I know this thread is quite old, but I wonder if anyone who suffer[s/ed] from this issue tried the state killing option in:

System -> Advanced -> Networking:

??

mkernalcon

@manicmoose That option is responsible for killing states when a particular WAN interface's IP address changes (via DHCP, for example). The option is to kill ALL states when this happens, instead of just those on the old WAN IP. This has absolutely nothing to do with WAN failover, since in that case, the interface IP addresses don't change, just which one is being used for routing.

Another option which seems helpful is the "Flush all states when a gateway goes down" option on the System->Advanced->Miscellaneous tab. However, this is what enables the failover, but not the failback (i.e. this won't do anything when a down gateway comes up).

This issue remains, and I've been correcting it for a few years now using this script (more or less).

pfpv

The scripts in the OP stopped working for me in 22.05. I found that

pfctl -i mvneta0 -ss

stopped outputting anything. I tried

pfctl -i mvneta0 -s states

and still nothing. I wonder what's up as it is a standard command in FreeBSD.

Viper_Rus

Hello. Is there a new version of the script to work on 22.05?

Viper_Rus

@viper_rus

So far I have found this option.
https://github.com/mk-fg/pfsense-scripts

kill connections when changing gateway. Works correctly on 22.05

But of course I would like a working script from this discussion.

sensei-two

pfSense 2.6 here. Still same problem :-(

Viper_Rus

@sensei-two

For me, this is the main problem with pfSense. Because of this bug, I will lose expensive 4g traffic

ddbnj

@viper_rus

This problem is real and I do two things to limit unnecessary expense.
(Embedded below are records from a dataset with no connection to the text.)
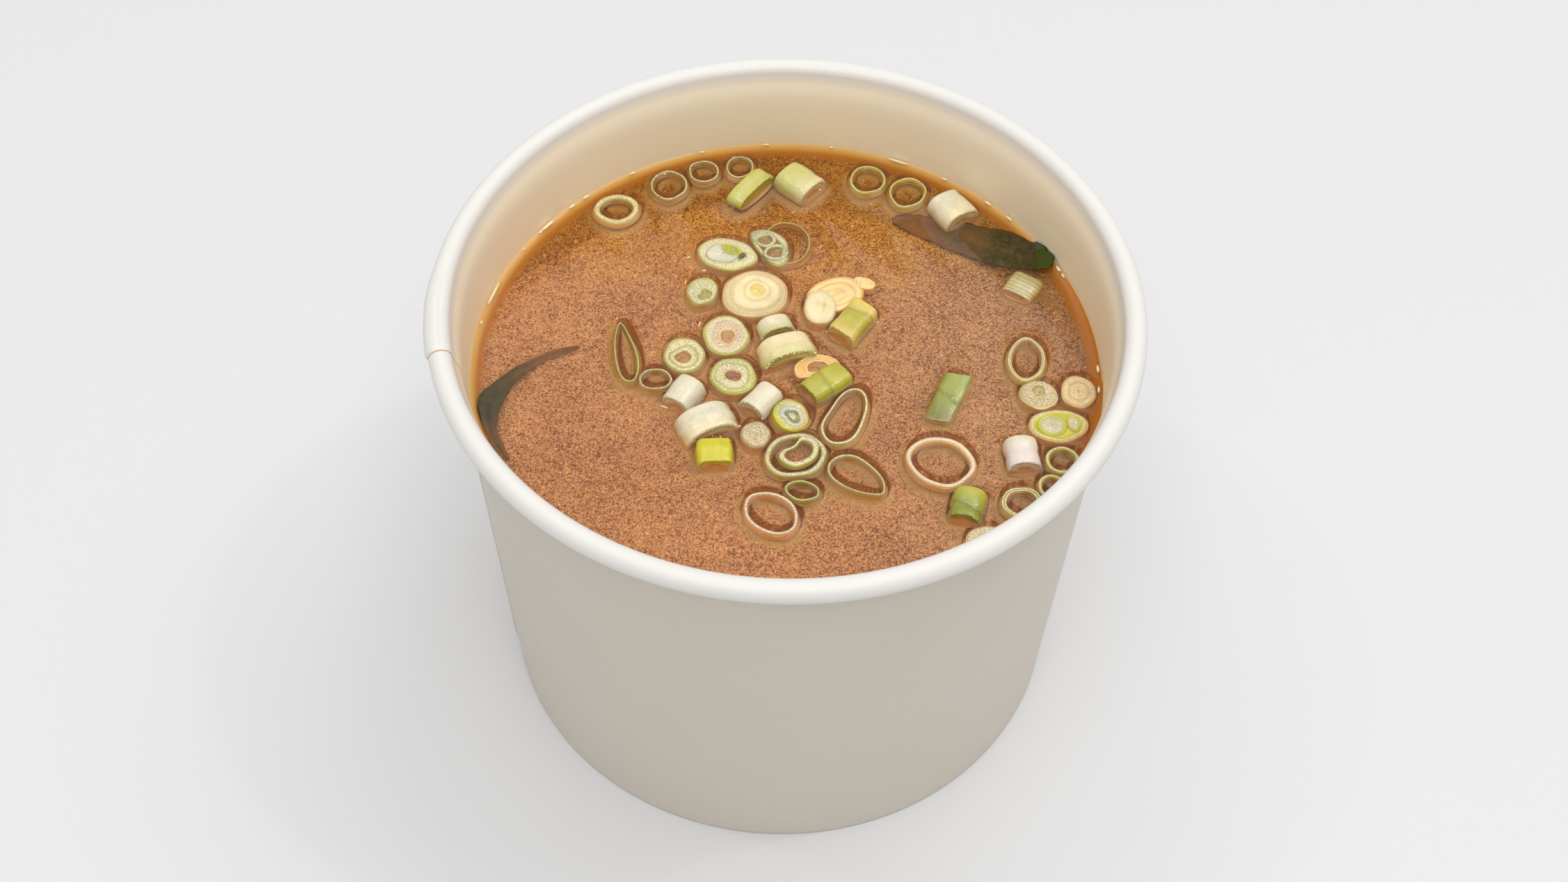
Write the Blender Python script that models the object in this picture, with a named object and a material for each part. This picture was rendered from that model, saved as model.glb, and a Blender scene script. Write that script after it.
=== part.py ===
"""Miso soup in a round white paper take-away cup, with sliced spring onion and wakame.

The cup stands on its folded skirt. Its sidewall is one lapped sheet, rolled out at the top into
a bead, and a flat disc sits on the fold inside. The soup fills it to a level below the rim and is
cut round everything that floats in it. Metres, +Z up, origin at the middle of the skirt's foot.
"""
import bpy
import bmesh
import math
from mathutils import Matrix, Vector

MM = 0.001
GAP = 0.3               # between pieces that touch, in mm like every size below

# the cup
RIM_RADIUS = 48.8       # outside of the bead, without the lap
CUP_HEIGHT = 73.0
BEAD_RADIUS = 1.7       # of the rolled bead's round section
FOOT_RADIUS = 42.0      # outside of the wall at the foot
MOUTH_RADIUS = 45.4     # outside of the wall where it would meet the rim's height
WALL = 0.5              # one sheet of coated paper
SKIRT = 1.2             # wall and folded hem together
HEM_HEIGHT = 7.0
BASE_THICKNESS = 0.5
COLUMNS = 48            # facets round the cup
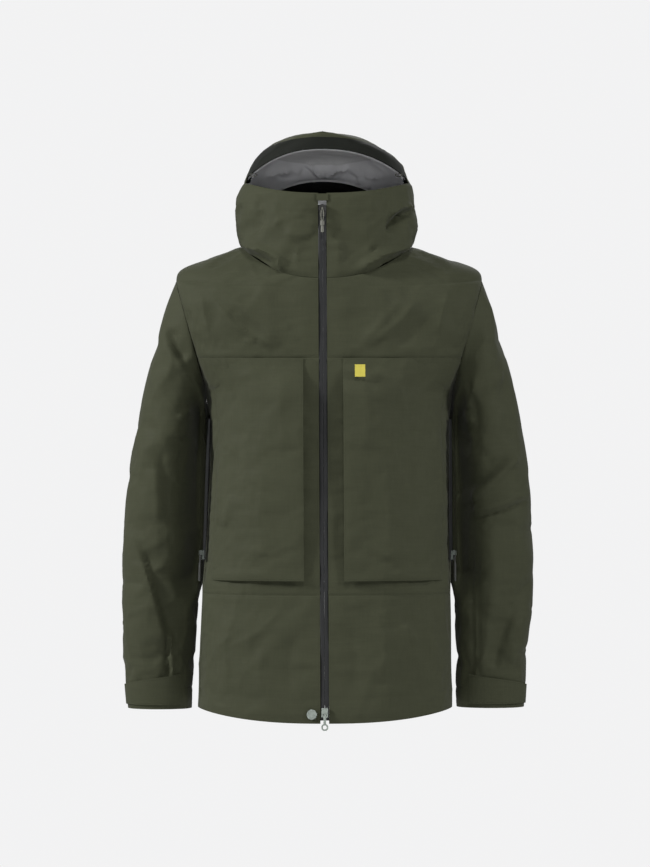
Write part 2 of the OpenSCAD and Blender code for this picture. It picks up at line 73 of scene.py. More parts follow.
def area_light(name, place, size, power, aim=(0, -0.1, -0.25)):
    data = bpy.data.lights.new(name, "AREA")
    data.shape = "RECTANGLE"
    data.size, data.size_y = size
    data.energy = power
    light = bpy.data.objects.new(name, data)
    bpy.context.scene.collection.objects.link(light)
    light.location = place
    aim_line = Vector(aim) - Vector(place)
    light.rotation_euler = aim_line.to_track_quat("-Z", "Y").to_euler()


def make_light():
    """A white studio: bright behind the jacket, softboxes at the front and both sides."""
    world = bpy.data.worlds.new("studio")
    bpy.context.scene.world = world
    world.use_nodes = True
    tree = world.node_tree
    wall = tree.nodes["Background"]
    wall.inputs["Color"].default_value = (0.89, 0.89, 0.895, 1)
    room = tree.nodes.new("ShaderNodeBackground")
    room.inputs["Color"].default_value = (0.9, 0.95, 1.0, 1)
    room.inputs["Strength"].default_value = 0.052
    seen = tree.nodes.new("ShaderNodeLightPath")
    mix = tree.nodes.new("ShaderNodeMixShader")
    tree.links.new(seen.outputs["Is Camera Ray"], mix.inputs[0])
    tree.links.new(room.outputs[0], mix.inputs[1])
    tree.links.new(wall.outputs[0], mix.inputs[2])
    tree.links.new(mix.outputs[0], tree.nodes["World Output"].inputs["Surface"])
    area_light("left_box", (-3.3, -1.25, 1.5), (0.6, 0.9), 158)
    area_light("right_box", (3.0, -1.6, 1.2), (0.7, 1.1), 66)
    area_light("top", (0.2, -2.3, 3.0), (0.9, 0.6), 46, (0, -0.1, -0.1))
    area_light("front", (0.1, -4.4, -0.5), (0.8, 0.8), 28, (0, -0.1, 0.1))
    area_light("back", (0.4, 2.4, 1.5), (2.0, 1.2), 26, (0, -0.1, -0.2))


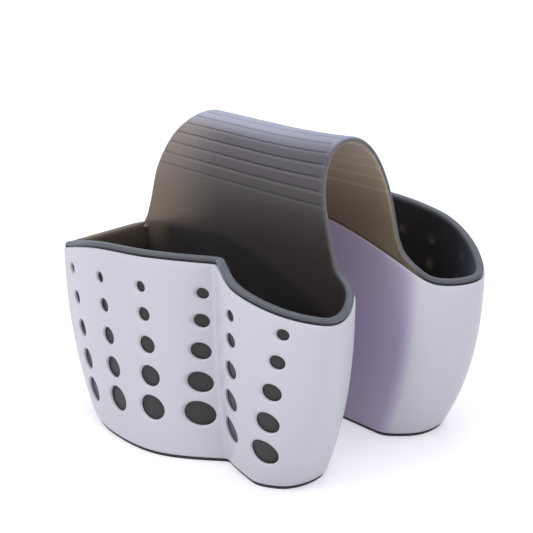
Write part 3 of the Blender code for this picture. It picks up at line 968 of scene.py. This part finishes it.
# The crown's lift towards its right end is taken off again first.
lift = crown_flare * np.clip((points[crown, 0] + part_middle) / (strap_top_width / 2), 0, 1) ** 2
level = spring_height + along[crown] * arch_rise / (arch_rise + lift)
flat_to_arch = np.column_stack((np.abs(points[crown, 1]), level))
distances = [np.linalg.norm(arch_line - place, axis=1) for place in flat_to_arch]
along[crown] = arch_lengths[[distance.argmin() for distance in distances]]
inwards = strap_outer_y - np.abs(points[:, 1])
inwards[crown] = [distance.min() for distance in distances]
underside = np.clip((inwards - underside_start) / underside_fade, 0, 1) * in_strap
keep_number(soft_moulding, "underside", underside)
behind = points[:, 1] > 0
along[behind] = crown_length - along[behind]
keep_number(soft_moulding, "along_crown", along)

nearness = np.zeros(len(points))
for wall, hole_shares in ((front_wall, front_hole_shares), (back_wall, back_hole_shares)):
    for column in hole_shares:
        for row in range(hole_rows):
            spot, diameter = hole_spot(wall, column, row)
            middle, reach = wall.stand(np.array([spot]))[0], diameter * spot_share
            away = (points - middle) / (reach, spot_depth, reach)
            nearness = np.maximum(nearness, np.exp(-(away**2).sum(axis=1)))
keep_number(soft_moulding, "near_hole", nearness)
print(len(crown), "points on the crown,", int((nearness > 0.5).sum()), "behind holes")


# %% [markdown]
# Materials are written as short expressions. The class wraps one socket and
# turns + - * and ** into Math nodes, whichever side the socket is on. Any other
# node comes from node().

# %% Shader expressions
def both_ways(operation):
    def forward(self, other):
        return self.math(operation, self, other)

    def reflected(self, other):
        return self.math(operation, other, self)

    return forward, reflected


class Value:
    def __init__(self, tree, socket):
        self.tree, self.socket = tree, socket

    def math(self, operation, *terms):
        node = self.tree.nodes.new("ShaderNodeMath")
        node.operation = operation
        for slot, term in zip(node.inputs, terms):
            if isinstance(term, Value):
                self.tree.links.new(term.socket, slot)
            else:
                slot.default_value = term
        return Value(self.tree, node.outputs[0])

    __add__, __radd__ = both_ways("ADD")
    __sub__, __rsub__ = both_ways("SUBTRACT")
    __mul__, __rmul__ = both_ways("MULTIPLY")
    __pow__, __rpow__ = both_ways("POWER")

    def away_from(self, step):
        # Distance to the nearest whole multiple of step.
        return self.math("PINGPONG", self, step / 2)

    def smooth(self, low, high):
        node = self.tree.nodes.new("ShaderNodeMapRange")
        node.interpolation_type = "SMOOTHSTEP"
        self.tree.links.new(self.socket, node.inputs["Value"])
        node.inputs["From Min"].default_value = low
        node.inputs["From Max"].default_value = high
        return Value(self.tree, node.outputs["Result"])


class Finish:
    def __init__(self, name, **constants):
        self.material = bpy.data.materials.new(name)
        self.material.use_nodes = True
        self.tree = self.material.node_tree
        self.shader = self.tree.nodes["Principled BSDF"]
        for socket, value in constants.items():
            self.shader.inputs[socket.replace("_", " ")].default_value = value

    def node(self, kind, settings=None, output=0, **inputs):
        node = self.tree.nodes.new(kind)
        for key, value in (settings or {}).items():
            setattr(node, key, value)
        for key, value in inputs.items():
            slot = node.inputs[int(key[1:])] if key[1:].isdigit() else node.inputs[key.replace("_", " ")]
            if isinstance(value, Value):
                self.tree.links.new(value.socket, slot)
            else:
                slot.default_value = value
        return Value(self.tree, node.outputs[output])

    def mix(self, share, one, two):
        return self.node("ShaderNodeMix", {"data_type": "RGBA"}, 2, i0=share, i6=one, i7=two)

    def feed(self, **sockets):
        for name, value in sockets.items():
            self.tree.links.new(value.socket, self.shader.inputs[name.replace("_", " ")])

    def place(self):
        return self.node("ShaderNodeTexCoord", output="Object")

    def axis(self, name):
        return self.node("ShaderNodeSeparateXYZ", output=name, Vector=self.place())

    def number(self, name):
        return self.node("ShaderNodeAttribute", {"attribute_name": name}, "Fac")

    def noise(self, scale, detail=3.0, rough=0.5):
        return self.node("ShaderNodeTexNoise", Vector=self.place(), Scale=scale, Detail=detail,
                         Roughness=rough)

    def bump(self, height, strength, distance):
        return self.node("ShaderNodeBump", Strength=strength, Distance=distance, Height=height)

    def wear(self, *pieces):
        for piece in pieces:
            piece.data.materials.clear()
            piece.data.materials.append(self.material)


# %% [markdown]
# The shell is satin lilac-white plastic. A mould gives it a very fine grain,
# and the pigment is never quite even. The two flat walls face each other
# across the gap, where painted shade makes them a darker violet, standing in
# for the dim light bounced between them.

# %% Shell plastic
shell_finish = Finish("shell_plastic", Metallic=0.0, IOR=1.48)
depth = shell_finish.axis("Y")
# Painted shade: the flat walls in the gap between the baskets are painted a darker violet.
gap_shade = 1 - (depth * depth).smooth(flat_wall_y**2, (flat_wall_y + 0.003)**2)
pigment = shell_finish.mix(shell_finish.noise(28.0), (0.590, 0.583, 0.650, 1), (0.610, 0.603, 0.670, 1))
shell_finish.feed(
    Base_Color=shell_finish.mix(gap_shade, pigment, (0.54, 0.48, 0.64, 1)),
    Roughness=0.34 + 0.10 * shell_finish.noise(55.0, 4.0),
    Normal=shell_finish.bump(shell_finish.noise(2600.0, 2.0), 0.04, 0.0002))
shell_finish.wear(front_shell, back_shell)

# %% [markdown]
# The rubber is smoky brown, with light and shade painted in: painted light
# through the strap, strongest at its left end and darker to the right and
# below, a painted bluish highlight where the crown takes the light from above,
# and painted shade that makes it nearly black where it lines the cups. The line
# where the strap's painted light gives way to the cup's painted shade slopes
# down to the right. Its skin has a soft sheen. The rolled edge has a painted
# blue-grey highlight, and painted brown light beside the strap's left foot.

# %% Smoky rubber
soft_finish = Finish("strap_rubber", Metallic=0.0, Transmission_Weight=0.4, IOR=1.45,
                     Sheen_Weight=0.35, Sheen_Roughness=0.35, Sheen_Tint=(0.62, 0.72, 1.0, 1))
across, height, depth = (soft_finish.axis(name) for name in "XZY")
# Painted light through the strap: lighter at its left end and higher up, darker to the right and below.
left_through_light = 1 - across.smooth(-0.078, -0.018)
smoke_and_light = soft_finish.mix(left_through_light, (0.055, 0.042, 0.038, 1), (0.225, 0.165, 0.115, 1))
high = soft_finish.mix(left_through_light, (0.105, 0.094, 0.118, 1), (0.33, 0.28, 0.27, 1))
smoke_and_light = soft_finish.mix(height.smooth(0.105, 0.150), smoke_and_light, high)
along = soft_finish.number("along_crown")
# A painted bluish highlight along the top of the crown, a little brighter to the left.
crest_highlight = 1 - (along - crown_length / 2).away_from(1.0).smooth(0.004, 0.018)
crown_highlight = soft_finish.mix(across.smooth(-0.02, 0.05), (0.46, 0.48, 0.62, 1), (0.37, 0.385, 0.50, 1))
smoke_and_light = soft_finish.mix(crest_highlight, smoke_and_light, crown_highlight)
on_crown = along.smooth(first_groove - 0.002, first_groove)
on_crown = on_crown * (1 - along.smooth(groove_middles[-1], groove_middles[-1] + 0.002))
# A painted highlight line just below each groove on the crown, where its lip would catch the light.
lip_highlight = 1 - (along + 0.0008 - first_groove).away_from(groove_pitch).smooth(0.0002, 0.0009)
smoke_and_light = soft_finish.mix(0.30 * lip_highlight * on_crown, smoke_and_light, (0.32, 0.30, 0.32, 1))
# Painted light on the strap's underside: a warm-brown glow, brighter higher up and along the grooves,
# standing in for light shining through the rubber.
glow = soft_finish.mix(height.smooth(0.105, 0.142), (0.34, 0.26, 0.16, 1), (0.70, 0.545, 0.385, 1))
groove = 1 - (along - first_groove).away_from(groove_pitch).smooth(0.0, 0.0009)
glow = soft_finish.mix(0.4 * groove * on_crown, glow, (0.95, 0.82, 0.66, 1))
smoke_and_light = soft_finish.mix(soft_finish.number("underside"), smoke_and_light, glow)
# Painted shade: the cups are painted nearly black, with painted brown light up near the strap's left foot.
cup = soft_finish.mix((1 - across.smooth(-0.074, -0.058)) * height.smooth(0.070, 0.090),
                      (0.030, 0.021, 0.022, 1), (0.15, 0.115, 0.08, 1))
inside = soft_finish.number("inside")
# Painted light where a hole lets light in: brown light spots on the cup's inner face, a slightly lighter
# grey on its outer face.
lit_hole = soft_finish.mix(inside, (0.040, 0.037, 0.038, 1), (0.30, 0.23, 0.16, 1))
cup = soft_finish.mix(soft_finish.number("near_hole") ** (1 + 2 * inside), cup, lit_hole)
# Along this line, sloping down to the right, the strap's painted light gives way to the cup's painted shade.
shadow_slope = 0.147
over_shadow = soft_finish.number("above_wall") + shadow_slope * across
rubber = soft_finish.mix(over_shadow.smooth(-0.0138, -0.0072), cup, smoke_and_light)
# Painted highlight on the rolled edge, blue-grey, with painted brown light beside the strap's left foot.
left_foot_light = (1 - across.smooth(-0.079, -0.072)) * (1 - (depth * depth).smooth(0.0034, 0.0049))
edge = soft_finish.mix(left_foot_light, (0.135, 0.143, 0.163, 1), (0.20, 0.165, 0.125, 1))
rubber = soft_finish.mix(soft_finish.number("rolled_highlight"), rubber, edge)
cloud = 0.94 + 0.12 * soft_finish.noise(30.0)
soft_finish.feed(
    Base_Color=soft_finish.node("ShaderNodeVectorMath", {"operation": "SCALE"}, Vector=rubber,
                                Scale=cloud),
    Roughness=0.42 + 0.12 * soft_finish.noise(90.0, 4.0),
    Normal=soft_finish.bump(soft_finish.noise(1800.0, 2.0), 0.05, 0.0002))
soft_finish.wear(soft_moulding)

# %% [markdown]
# The foot is plain black rubber, matte and a little uneven, like any soft foot
# that has stood on a wet worktop.

# %% Foot rubber
foot_finish = Finish("foot_rubber", Metallic=0.0)
foot_finish.feed(
    Base_Color=foot_finish.mix(foot_finish.noise(60.0), (0.012, 0.012, 0.015, 1),
                               (0.02, 0.02, 0.024, 1)),
    Roughness=0.55 + 0.15 * foot_finish.noise(300.0))
foot_finish.wear(front_foot, back_foot)

# %% [markdown]
# The product stands on a white sweep under large soft lights. Only the floor's
# shadow tells it from the background. The floor adds white where the camera
# sees it, directly, in a gloss or through the rubber, and so does the world.

# %% Floor and backdrop
seen_rays = ("Is Camera Ray", "Is Glossy Ray", "Is Transmission Ray")
pick()
floor_size, floor_height = 6.0, -0.00002
bpy.ops.mesh.primitive_plane_add(size=floor_size, location=(0, 0, floor_height))
floor = bpy.context.object
floor.name = "studio_floor"
floor_finish = Finish("studio_white", Roughness=0.9, Emission_Strength=0.46)
seen = sum(floor_finish.node("ShaderNodeLightPath", output=name) for name in seen_rays)
floor_finish.feed(
    Base_Color=floor_finish.mix(floor_finish.noise(3.0), (0.62, 0.62, 0.62, 1), (0.63, 0.63, 0.63, 1)),
    Emission_Color=floor_finish.mix(seen, (0, 0, 0, 1), (0.93, 0.92, 1, 1)))
floor_finish.wear(floor)

world = bpy.data.worlds.new("studio")
bpy.context.scene.world = world
world.use_nodes = True
tree = world.node_tree
tree.nodes.clear()
paths = tree.nodes.new("ShaderNodeLightPath")
seen = sum(Value(tree, paths.outputs[name]) for name in seen_rays)
glow, backdrop = (tree.nodes.new("ShaderNodeBackground") for _ in range(2))
glow.inputs["Color"].default_value = (0.95, 0.97, 1.0, 1)
glow.inputs["Strength"].default_value = 0.60
backdrop.inputs["Strength"].default_value = 1.0
mixer = tree.nodes.new("ShaderNodeMixShader")
output = tree.nodes.new("ShaderNodeOutputWorld")
for start, end in ((seen.socket, mixer.inputs[0]), (glow.outputs[0], mixer.inputs[1]),
                   (backdrop.outputs[0], mixer.inputs[2]), (mixer.outputs[0], output.inputs[0])):
    tree.links.new(start, end)


# %% [markdown]
# Three large lamps light the product: a key from the front, a cool one from
# above that gives the crown its bluish shine, and a weak one from the right that
# opens the gap between the baskets. Their size keeps every shadow soft.

# %% Lights
light_aim = Vector((0, 0, 0.05))


def soft_light(name, place, size, power, colour=(1, 1, 1)):
    pick()
    bpy.ops.object.light_add(type="AREA", location=place)
    light = bpy.context.object
    light.name = name
    light.data.shape = "DISK"
    light.data.size = size
    light.data.energy = power
    light.data.color = colour
    light.rotation_mode = "QUATERNION"
    light.rotation_quaternion = (light_aim - Vector(place)).to_track_quat("-Z", "Y")
    print(name, power, "W")


soft_light("key", (-0.6, -2.2, 2.1), 1.7, 36.0)
soft_light("top", (0.2, 0.4, 2.7), 2.2, 34.0, (0.90, 0.94, 1.0))
soft_light("right", (2.4, -0.4, 1.0), 1.2, 13.0)
bpy.context.scene.view_settings.view_transform = "Standard"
I use Tello for my LTE service and limit it to 1GB ($6). The most I can lose is 6 bucks. If I need the connection to last longer, I can log on to tello from my phone and add funds or change the plan to unlimited. The gateway then comes back online.
I have an alert when LTE traffic exceeds a threshold so I can investigate. The alert system uses telegraf/influxdb/grafana and pushover.